Abstract

Abstract : The goal of our research is to assess the possibility of making an ultrafast all-optical switching device. This require the preliminaries of doing materials processing, materials characterization, and making all-device component structures such as single mode fibers. With these in hand, a demonstration all-optical switching device can be made. Such a device would be the first step towards ultrafast switching systems for the information highway and all-optical computing applications. Our work is motivated by the demonstration of an all-optical switch in a silica optical fiber. While this device displays all essential switching functions, the small materials nonlinearity requires fibers 1 km lengths, resulting in long latency periods. Because we have the ability to make polymer fibers with optical nonlinearities that are three orders of magnitude larger, we can make sub-meter length devices.
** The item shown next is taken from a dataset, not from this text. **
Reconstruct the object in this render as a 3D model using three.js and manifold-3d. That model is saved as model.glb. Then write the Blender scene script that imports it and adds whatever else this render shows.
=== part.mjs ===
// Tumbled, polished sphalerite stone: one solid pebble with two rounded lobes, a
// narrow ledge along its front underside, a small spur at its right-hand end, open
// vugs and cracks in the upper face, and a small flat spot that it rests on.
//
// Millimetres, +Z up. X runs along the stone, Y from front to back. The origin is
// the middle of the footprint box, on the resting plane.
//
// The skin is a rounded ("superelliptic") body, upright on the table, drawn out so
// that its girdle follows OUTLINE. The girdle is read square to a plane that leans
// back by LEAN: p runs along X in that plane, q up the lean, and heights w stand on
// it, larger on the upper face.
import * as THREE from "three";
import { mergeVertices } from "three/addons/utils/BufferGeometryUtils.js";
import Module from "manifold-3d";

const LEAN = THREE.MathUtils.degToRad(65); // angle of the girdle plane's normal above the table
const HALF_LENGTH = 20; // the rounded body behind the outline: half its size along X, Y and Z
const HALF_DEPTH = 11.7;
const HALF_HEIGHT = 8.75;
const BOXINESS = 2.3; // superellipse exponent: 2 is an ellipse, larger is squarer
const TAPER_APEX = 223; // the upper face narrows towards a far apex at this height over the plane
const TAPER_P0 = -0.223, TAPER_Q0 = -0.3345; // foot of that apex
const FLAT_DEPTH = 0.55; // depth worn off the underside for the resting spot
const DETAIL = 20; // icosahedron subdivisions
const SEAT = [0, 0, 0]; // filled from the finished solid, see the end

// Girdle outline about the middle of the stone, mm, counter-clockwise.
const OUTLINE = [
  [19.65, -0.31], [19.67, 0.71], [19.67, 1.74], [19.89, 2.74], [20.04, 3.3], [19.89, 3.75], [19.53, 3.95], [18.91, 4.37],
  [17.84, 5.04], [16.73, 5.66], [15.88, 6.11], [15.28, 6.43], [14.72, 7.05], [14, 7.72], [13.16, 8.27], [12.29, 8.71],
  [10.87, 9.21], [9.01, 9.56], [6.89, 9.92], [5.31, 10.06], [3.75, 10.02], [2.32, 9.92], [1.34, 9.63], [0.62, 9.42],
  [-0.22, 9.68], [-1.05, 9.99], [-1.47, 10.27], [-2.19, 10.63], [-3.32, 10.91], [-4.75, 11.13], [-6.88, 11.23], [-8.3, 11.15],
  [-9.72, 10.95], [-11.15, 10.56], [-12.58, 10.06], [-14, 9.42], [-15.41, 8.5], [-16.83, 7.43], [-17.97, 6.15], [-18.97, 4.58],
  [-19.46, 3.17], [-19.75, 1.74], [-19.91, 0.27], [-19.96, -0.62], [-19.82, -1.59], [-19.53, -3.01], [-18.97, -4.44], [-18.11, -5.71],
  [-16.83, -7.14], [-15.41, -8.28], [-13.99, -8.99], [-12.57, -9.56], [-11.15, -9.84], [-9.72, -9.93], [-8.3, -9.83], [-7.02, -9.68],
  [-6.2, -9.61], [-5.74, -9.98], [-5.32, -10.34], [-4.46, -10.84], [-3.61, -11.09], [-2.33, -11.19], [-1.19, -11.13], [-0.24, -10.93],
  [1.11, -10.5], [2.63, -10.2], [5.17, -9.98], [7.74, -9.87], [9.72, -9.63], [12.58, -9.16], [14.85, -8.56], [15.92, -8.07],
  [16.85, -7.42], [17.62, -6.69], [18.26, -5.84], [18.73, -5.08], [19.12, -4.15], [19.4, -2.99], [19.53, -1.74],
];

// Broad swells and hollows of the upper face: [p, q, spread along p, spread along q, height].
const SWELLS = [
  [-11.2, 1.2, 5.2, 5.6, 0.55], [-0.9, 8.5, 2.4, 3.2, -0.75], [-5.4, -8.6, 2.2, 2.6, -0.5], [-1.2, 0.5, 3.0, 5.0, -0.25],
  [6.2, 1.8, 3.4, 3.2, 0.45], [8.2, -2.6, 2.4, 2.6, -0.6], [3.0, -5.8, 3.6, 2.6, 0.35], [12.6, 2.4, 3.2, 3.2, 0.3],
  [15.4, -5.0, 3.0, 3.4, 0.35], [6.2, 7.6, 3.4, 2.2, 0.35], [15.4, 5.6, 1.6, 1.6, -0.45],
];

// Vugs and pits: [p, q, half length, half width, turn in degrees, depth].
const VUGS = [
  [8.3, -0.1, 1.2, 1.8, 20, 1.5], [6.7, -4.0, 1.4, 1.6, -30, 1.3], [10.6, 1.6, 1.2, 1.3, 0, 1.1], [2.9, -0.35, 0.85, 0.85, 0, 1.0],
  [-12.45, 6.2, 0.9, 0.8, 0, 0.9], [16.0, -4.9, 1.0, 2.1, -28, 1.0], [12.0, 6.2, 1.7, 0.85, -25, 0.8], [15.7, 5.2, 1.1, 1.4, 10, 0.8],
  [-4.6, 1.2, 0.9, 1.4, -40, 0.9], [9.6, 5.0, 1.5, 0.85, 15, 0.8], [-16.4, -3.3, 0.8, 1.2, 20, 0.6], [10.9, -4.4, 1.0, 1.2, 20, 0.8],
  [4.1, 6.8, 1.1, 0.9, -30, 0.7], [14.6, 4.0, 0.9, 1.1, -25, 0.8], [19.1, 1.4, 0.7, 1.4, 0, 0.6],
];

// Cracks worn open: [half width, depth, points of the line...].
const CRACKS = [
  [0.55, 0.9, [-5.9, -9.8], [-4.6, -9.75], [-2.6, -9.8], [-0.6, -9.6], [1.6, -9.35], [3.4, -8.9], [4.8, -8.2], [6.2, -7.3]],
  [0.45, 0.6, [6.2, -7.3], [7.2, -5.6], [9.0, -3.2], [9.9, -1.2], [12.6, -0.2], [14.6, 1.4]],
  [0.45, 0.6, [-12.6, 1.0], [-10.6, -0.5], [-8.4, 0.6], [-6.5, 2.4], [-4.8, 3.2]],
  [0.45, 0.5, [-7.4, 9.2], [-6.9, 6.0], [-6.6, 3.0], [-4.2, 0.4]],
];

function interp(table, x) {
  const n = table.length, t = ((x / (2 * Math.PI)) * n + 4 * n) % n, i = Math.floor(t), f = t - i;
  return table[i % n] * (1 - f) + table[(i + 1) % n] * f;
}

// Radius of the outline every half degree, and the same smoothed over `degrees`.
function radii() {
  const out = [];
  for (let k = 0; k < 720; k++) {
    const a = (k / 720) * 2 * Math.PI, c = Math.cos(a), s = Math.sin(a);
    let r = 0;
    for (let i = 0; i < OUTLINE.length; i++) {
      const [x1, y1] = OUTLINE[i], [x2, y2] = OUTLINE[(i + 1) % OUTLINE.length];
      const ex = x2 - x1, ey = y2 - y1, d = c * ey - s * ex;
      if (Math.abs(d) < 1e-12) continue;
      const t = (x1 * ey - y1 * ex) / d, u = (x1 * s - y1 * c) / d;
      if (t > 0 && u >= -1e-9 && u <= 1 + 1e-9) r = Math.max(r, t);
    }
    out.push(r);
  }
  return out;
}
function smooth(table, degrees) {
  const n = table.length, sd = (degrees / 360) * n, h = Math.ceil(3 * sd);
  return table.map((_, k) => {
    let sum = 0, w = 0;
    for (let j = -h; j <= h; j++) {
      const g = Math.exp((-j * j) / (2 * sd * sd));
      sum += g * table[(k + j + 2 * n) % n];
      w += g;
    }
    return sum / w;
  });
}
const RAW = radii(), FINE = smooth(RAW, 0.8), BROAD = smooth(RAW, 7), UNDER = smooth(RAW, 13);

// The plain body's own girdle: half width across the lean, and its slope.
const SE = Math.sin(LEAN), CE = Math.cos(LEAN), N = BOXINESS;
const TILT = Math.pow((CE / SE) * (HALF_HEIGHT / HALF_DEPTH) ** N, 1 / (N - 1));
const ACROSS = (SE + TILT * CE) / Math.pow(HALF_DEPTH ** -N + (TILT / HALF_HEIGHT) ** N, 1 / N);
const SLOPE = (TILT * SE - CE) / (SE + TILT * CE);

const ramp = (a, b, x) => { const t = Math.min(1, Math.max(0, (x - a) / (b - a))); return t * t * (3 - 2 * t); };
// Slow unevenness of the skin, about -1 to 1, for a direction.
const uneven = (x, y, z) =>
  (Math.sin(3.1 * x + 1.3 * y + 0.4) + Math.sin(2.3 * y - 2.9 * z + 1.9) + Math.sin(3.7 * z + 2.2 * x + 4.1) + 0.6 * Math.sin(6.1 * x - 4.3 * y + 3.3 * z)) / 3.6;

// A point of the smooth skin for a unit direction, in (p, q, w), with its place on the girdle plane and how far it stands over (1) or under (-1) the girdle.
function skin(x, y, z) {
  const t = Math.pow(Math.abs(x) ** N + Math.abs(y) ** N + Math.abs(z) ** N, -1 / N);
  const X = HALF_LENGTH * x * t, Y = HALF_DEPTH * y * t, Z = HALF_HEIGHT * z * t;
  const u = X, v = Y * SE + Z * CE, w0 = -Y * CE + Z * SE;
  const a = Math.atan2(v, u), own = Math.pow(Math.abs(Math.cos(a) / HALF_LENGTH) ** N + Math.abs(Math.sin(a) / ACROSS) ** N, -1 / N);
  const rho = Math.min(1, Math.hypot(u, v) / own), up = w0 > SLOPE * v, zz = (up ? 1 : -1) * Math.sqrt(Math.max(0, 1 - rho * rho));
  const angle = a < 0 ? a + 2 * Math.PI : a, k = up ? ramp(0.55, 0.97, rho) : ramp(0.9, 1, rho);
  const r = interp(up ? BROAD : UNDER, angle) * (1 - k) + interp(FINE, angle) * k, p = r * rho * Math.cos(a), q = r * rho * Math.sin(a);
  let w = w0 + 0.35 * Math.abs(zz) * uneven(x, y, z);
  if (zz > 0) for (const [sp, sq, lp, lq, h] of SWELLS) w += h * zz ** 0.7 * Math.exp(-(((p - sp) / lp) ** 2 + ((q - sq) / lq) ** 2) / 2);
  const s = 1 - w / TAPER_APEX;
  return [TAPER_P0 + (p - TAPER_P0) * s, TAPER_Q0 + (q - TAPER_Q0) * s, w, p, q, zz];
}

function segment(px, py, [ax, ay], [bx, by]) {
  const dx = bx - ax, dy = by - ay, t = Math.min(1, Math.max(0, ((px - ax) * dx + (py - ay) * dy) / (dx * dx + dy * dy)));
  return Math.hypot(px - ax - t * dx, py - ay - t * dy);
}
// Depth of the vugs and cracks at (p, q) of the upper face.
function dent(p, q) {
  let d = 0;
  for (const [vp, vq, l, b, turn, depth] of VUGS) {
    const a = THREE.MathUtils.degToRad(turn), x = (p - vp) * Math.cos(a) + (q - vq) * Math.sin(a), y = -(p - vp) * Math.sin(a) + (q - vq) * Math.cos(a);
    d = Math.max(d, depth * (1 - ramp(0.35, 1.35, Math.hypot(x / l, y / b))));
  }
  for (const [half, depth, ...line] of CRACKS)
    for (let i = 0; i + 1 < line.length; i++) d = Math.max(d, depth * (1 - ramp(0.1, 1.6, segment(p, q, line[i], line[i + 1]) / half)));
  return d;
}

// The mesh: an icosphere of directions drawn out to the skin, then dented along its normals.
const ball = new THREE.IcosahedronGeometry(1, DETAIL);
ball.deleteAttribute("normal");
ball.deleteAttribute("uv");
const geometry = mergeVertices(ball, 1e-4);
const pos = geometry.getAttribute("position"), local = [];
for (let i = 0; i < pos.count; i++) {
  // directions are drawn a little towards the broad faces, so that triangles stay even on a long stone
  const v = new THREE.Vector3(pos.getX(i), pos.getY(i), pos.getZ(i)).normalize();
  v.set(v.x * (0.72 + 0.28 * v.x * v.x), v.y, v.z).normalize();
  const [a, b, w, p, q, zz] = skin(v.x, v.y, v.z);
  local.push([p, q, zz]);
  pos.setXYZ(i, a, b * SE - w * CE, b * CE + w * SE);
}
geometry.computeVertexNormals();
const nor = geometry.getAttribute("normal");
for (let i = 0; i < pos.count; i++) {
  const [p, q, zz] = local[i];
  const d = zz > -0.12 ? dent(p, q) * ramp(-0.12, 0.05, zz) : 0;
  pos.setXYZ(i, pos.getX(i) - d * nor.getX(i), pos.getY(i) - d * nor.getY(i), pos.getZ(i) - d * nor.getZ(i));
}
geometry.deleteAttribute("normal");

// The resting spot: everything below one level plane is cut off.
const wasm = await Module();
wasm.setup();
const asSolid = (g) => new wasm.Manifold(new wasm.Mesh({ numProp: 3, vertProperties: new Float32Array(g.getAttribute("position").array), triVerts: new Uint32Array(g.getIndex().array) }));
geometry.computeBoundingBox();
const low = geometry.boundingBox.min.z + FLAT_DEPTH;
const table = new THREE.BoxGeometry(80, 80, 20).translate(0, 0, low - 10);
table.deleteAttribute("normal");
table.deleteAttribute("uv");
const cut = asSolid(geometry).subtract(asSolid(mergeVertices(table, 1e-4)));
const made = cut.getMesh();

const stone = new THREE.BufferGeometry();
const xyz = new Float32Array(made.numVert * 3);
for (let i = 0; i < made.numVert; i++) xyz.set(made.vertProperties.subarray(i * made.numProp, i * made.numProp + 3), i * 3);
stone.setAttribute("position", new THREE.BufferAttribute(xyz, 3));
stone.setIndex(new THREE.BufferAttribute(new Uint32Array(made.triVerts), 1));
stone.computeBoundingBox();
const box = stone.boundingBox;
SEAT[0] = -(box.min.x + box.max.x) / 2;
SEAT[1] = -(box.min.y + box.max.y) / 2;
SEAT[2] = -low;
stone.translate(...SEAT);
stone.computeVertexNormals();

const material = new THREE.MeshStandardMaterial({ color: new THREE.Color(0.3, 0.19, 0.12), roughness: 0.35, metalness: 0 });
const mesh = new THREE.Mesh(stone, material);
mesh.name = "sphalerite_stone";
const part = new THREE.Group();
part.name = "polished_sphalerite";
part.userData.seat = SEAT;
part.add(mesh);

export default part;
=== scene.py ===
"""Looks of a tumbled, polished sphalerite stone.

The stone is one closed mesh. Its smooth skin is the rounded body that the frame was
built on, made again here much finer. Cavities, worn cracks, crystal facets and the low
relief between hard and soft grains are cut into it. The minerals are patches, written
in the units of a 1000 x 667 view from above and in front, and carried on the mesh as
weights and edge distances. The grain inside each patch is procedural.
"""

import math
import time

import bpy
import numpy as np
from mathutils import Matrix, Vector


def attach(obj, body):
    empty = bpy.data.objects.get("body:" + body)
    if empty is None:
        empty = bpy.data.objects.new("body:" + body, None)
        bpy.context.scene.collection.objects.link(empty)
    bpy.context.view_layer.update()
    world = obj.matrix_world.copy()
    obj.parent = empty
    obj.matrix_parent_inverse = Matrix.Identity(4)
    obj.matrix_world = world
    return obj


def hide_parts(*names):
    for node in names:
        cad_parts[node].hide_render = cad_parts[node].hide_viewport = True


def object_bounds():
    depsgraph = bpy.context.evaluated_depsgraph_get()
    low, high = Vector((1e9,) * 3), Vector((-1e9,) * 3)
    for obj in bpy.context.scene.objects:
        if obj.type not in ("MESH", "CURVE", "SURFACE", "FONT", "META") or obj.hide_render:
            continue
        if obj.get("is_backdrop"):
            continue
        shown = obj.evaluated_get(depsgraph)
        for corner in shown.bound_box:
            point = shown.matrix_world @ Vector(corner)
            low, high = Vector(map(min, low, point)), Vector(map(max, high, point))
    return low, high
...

As an ongoing process, have continually improved the fiber drawing process, have characterized crucial material properties, and have improved on designs of optical switches that take advantage of the polymer fiber's nonlinearity. We have demonstrated the fabrication of fibers with cores that are less than 10 micrometers in diameter, have shown that these can support single mode light-guiding (required for optimum device operation), and that they do not depolarize light: an important property for devices that require polarization preserving fibers. The Sagnac interferometer experiment had been used to measure the switching efficiency in a single mode polymer fiber and a true all-optical switching device has been built and has given evidence of all-optical switching.